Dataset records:
----
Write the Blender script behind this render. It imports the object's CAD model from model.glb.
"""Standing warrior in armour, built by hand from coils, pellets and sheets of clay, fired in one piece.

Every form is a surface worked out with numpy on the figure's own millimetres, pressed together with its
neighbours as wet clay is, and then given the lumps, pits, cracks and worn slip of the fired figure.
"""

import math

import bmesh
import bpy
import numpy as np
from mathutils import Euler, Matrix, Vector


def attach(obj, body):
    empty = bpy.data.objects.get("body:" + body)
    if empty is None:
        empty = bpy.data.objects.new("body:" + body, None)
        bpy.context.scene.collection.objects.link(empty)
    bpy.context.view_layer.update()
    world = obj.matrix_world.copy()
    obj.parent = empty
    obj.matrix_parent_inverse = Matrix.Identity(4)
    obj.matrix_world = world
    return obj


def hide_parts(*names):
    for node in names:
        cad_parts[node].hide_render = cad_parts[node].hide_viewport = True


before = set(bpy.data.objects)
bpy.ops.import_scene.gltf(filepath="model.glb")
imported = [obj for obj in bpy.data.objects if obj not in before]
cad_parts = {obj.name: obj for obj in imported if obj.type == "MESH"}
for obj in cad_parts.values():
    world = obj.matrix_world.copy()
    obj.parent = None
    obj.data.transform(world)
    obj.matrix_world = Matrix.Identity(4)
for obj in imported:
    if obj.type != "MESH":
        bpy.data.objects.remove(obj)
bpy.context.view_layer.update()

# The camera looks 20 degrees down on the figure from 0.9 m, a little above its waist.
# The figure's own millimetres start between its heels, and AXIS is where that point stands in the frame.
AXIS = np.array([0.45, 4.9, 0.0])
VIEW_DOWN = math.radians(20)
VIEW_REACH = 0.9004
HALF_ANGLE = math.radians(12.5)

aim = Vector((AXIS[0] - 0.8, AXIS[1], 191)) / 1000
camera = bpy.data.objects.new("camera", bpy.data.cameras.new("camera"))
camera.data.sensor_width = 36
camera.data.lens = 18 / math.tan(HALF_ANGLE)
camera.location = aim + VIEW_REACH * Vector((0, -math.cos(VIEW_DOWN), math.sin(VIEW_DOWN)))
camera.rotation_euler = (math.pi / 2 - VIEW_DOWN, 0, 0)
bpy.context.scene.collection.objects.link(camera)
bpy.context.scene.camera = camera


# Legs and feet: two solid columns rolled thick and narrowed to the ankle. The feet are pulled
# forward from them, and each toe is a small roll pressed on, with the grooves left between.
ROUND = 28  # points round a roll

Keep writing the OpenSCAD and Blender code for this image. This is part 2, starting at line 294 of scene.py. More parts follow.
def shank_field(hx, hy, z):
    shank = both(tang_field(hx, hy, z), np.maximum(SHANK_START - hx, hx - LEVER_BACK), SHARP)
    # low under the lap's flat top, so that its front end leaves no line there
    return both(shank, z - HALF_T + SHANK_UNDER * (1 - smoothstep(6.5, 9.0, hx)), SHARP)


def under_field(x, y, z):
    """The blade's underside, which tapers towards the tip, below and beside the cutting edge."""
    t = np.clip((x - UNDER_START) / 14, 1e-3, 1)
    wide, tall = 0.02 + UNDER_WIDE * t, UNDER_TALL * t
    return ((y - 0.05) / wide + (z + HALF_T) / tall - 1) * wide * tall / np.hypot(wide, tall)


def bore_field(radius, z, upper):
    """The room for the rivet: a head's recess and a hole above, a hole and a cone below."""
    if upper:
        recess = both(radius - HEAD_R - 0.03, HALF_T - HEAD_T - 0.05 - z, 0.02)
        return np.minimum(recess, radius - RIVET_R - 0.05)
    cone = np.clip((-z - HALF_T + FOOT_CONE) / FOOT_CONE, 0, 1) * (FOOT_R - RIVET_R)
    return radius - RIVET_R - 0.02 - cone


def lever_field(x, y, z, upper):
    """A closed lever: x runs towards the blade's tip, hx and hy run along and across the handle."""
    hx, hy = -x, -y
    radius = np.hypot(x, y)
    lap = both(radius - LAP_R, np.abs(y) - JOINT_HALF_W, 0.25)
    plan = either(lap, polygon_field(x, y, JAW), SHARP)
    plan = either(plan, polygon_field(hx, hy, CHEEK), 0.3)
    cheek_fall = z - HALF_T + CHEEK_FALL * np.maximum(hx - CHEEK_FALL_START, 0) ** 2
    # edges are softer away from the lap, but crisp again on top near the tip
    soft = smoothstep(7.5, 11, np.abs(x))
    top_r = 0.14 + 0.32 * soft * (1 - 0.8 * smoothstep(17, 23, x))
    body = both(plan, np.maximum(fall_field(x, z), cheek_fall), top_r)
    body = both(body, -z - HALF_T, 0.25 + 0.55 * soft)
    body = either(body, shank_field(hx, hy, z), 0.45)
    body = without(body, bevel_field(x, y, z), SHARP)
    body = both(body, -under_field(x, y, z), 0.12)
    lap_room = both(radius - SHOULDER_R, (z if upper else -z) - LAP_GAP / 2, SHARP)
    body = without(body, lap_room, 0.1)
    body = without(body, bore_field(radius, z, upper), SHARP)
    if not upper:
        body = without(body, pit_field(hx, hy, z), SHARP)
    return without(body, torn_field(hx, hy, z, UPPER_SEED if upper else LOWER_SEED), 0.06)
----
What you need to do:
Write out the whole listing exactly.

The completed task:
Write the Blender script behind this render. It imports the object's CAD model from model.glb.
"""Standing warrior in armour, built by hand from coils, pellets and sheets of clay, fired in one piece.

Every form is a surface worked out with numpy on the figure's own millimetres, pressed together with its
neighbours as wet clay is, and then given the lumps, pits, cracks and worn slip of the fired figure.
"""

import math

import bmesh
import bpy
import numpy as np
from mathutils import Euler, Matrix, Vector


def attach(obj, body):
    empty = bpy.data.objects.get("body:" + body)
    if empty is None:
        empty = bpy.data.objects.new("body:" + body, None)
        bpy.context.scene.collection.objects.link(empty)
    bpy.context.view_layer.update()
    world = obj.matrix_world.copy()
    obj.parent = empty
    obj.matrix_parent_inverse = Matrix.Identity(4)
    obj.matrix_world = world
    return obj


def hide_parts(*names):
    for node in names:
        cad_parts[node].hide_render = cad_parts[node].hide_viewport = True


before = set(bpy.data.objects)
bpy.ops.import_scene.gltf(filepath="model.glb")
imported = [obj for obj in bpy.data.objects if obj not in before]
cad_parts = {obj.name: obj for obj in imported if obj.type == "MESH"}
for obj in cad_parts.values():
    world = obj.matrix_world.copy()
    obj.parent = None
    obj.data.transform(world)
    obj.matrix_world = Matrix.Identity(4)
for obj in imported:
    if obj.type != "MESH":
        bpy.data.objects.remove(obj)
bpy.context.view_layer.update()

# The camera looks 20 degrees down on the figure from 0.9 m, a little above its waist.
# The figure's own millimetres start between its heels, and AXIS is where that point stands in the frame.
AXIS = np.array([0.45, 4.9, 0.0])
VIEW_DOWN = math.radians(20)
VIEW_REACH = 0.9004
HALF_ANGLE = math.radians(12.5)

aim = Vector((AXIS[0] - 0.8, AXIS[1], 191)) / 1000
camera = bpy.data.objects.new("camera", bpy.data.cameras.new("camera"))
camera.data.sensor_width = 36
camera.data.lens = 18 / math.tan(HALF_ANGLE)
camera.location = aim + VIEW_REACH * Vector((0, -math.cos(VIEW_DOWN), math.sin(VIEW_DOWN)))
camera.rotation_euler = (math.pi / 2 - VIEW_DOWN, 0, 0)
bpy.context.scene.collection.objects.link(camera)
bpy.context.scene.camera = camera


# Legs and feet: two solid columns rolled thick and narrowed to the ankle. The feet are pulled
# forward from them, and each toe is a small roll pressed on, with the grooves left between.
ROUND = 28  # points round a roll

Keep writing the OpenSCAD and Blender code for this image. This is part 2, starting at line 294 of scene.py. More parts follow.
def shank_field(hx, hy, z):
    shank = both(tang_field(hx, hy, z), np.maximum(SHANK_START - hx, hx - LEVER_BACK), SHARP)
    # low under the lap's flat top, so that its front end leaves no line there
    return both(shank, z - HALF_T + SHANK_UNDER * (1 - smoothstep(6.5, 9.0, hx)), SHARP)


def under_field(x, y, z):
    """The blade's underside, which tapers towards the tip, below and beside the cutting edge."""
    t = np.clip((x - UNDER_START) / 14, 1e-3, 1)
    wide, tall = 0.02 + UNDER_WIDE * t, UNDER_TALL * t
    return ((y - 0.05) / wide + (z + HALF_T) / tall - 1) * wide * tall / np.hypot(wide, tall)


def bore_field(radius, z, upper):
    """The room for the rivet: a head's recess and a hole above, a hole and a cone below."""
    if upper:
        recess = both(radius - HEAD_R - 0.03, HALF_T - HEAD_T - 0.05 - z, 0.02)
        return np.minimum(recess, radius - RIVET_R - 0.05)
    cone = np.clip((-z - HALF_T + FOOT_CONE) / FOOT_CONE, 0, 1) * (FOOT_R - RIVET_R)
    return radius - RIVET_R - 0.02 - cone


def lever_field(x, y, z, upper):
    """A closed lever: x runs towards the blade's tip, hx and hy run along and across the handle."""
    hx, hy = -x, -y
    radius = np.hypot(x, y)
    lap = both(radius - LAP_R, np.abs(y) - JOINT_HALF_W, 0.25)
    plan = either(lap, polygon_field(x, y, JAW), SHARP)
    plan = either(plan, polygon_field(hx, hy, CHEEK), 0.3)
    cheek_fall = z - HALF_T + CHEEK_FALL * np.maximum(hx - CHEEK_FALL_START, 0) ** 2
    # edges are softer away from the lap, but crisp again on top near the tip
    soft = smoothstep(7.5, 11, np.abs(x))
    top_r = 0.14 + 0.32 * soft * (1 - 0.8 * smoothstep(17, 23, x))
    body = both(plan, np.maximum(fall_field(x, z), cheek_fall), top_r)
    body = both(body, -z - HALF_T, 0.25 + 0.55 * soft)
    body = either(body, shank_field(hx, hy, z), 0.45)
    body = without(body, bevel_field(x, y, z), SHARP)
    body = both(body, -under_field(x, y, z), 0.12)
    lap_room = both(radius - SHOULDER_R, (z if upper else -z) - LAP_GAP / 2, SHARP)
    body = without(body, lap_room, 0.1)
    body = without(body, bore_field(radius, z, upper), SHARP)
    if not upper:
        body = without(body, pit_field(hx, hy, z), SHARP)
    return without(body, torn_field(hx, hy, z, UPPER_SEED if upper else LOWER_SEED), 0.06)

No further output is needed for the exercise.